Os dois anos de José Mourinho: "Jogávamos muito bem, mas tínhamos jogadores que faziam a diferença. Tínhamos um Vítor Baía, que foi considerado melhor guarda-redes da Europa, e dava uma tranquilidade... Sofria do coração, mas quando vinham aqueles cruzamentos já nem me afligia porque sabia que era tudo dele. Depois tínhamos o Deco, genial, tomava conta de qualquer jogo, tínhamos o Derlei que era um fera à solta, todos os outros eram bons jogadores, tínhamos segurança de que alguém havia de resolver, porque se não resolvesse, o Deco resolvia, fosse de um livre, fosse jogada individual. Todos tínhamos confiança."

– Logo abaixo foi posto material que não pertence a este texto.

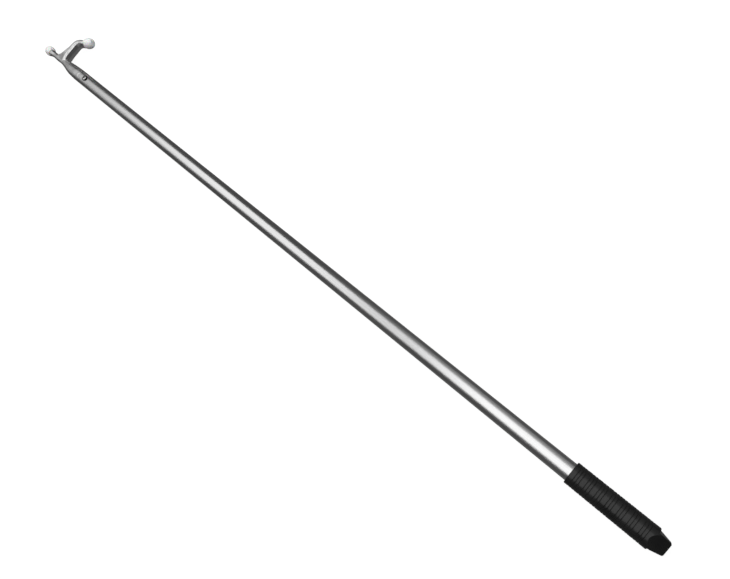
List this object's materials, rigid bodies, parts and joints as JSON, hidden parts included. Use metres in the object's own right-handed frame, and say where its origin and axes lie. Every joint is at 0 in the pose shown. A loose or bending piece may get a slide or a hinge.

A ousadia do Mourinha: ""Eu acho que o Mourinho foi e é um dos grandes treinadores de sempre, mas é o que é muito por fruto dos anos que passou com o Robson. Lembro-me que o Mourinho quando veio revolucionou o nosso futebol. Era a transição, transição, transição... E as equipas eram apanhadas por essa nova transição que teve origem no Bobby Robson, que dizia transição, transição, transição... E o Mourinho implantou esse espírito numa nova geração de jogadores e conseguiu dar uma confiança à equipa que a levava a vencer."
A aposta que mais se arrepende foi Del Neri: "Isso nem foi aposta. Ele não chegou a fazer nenhum jogo. Nem um mês cá esteve."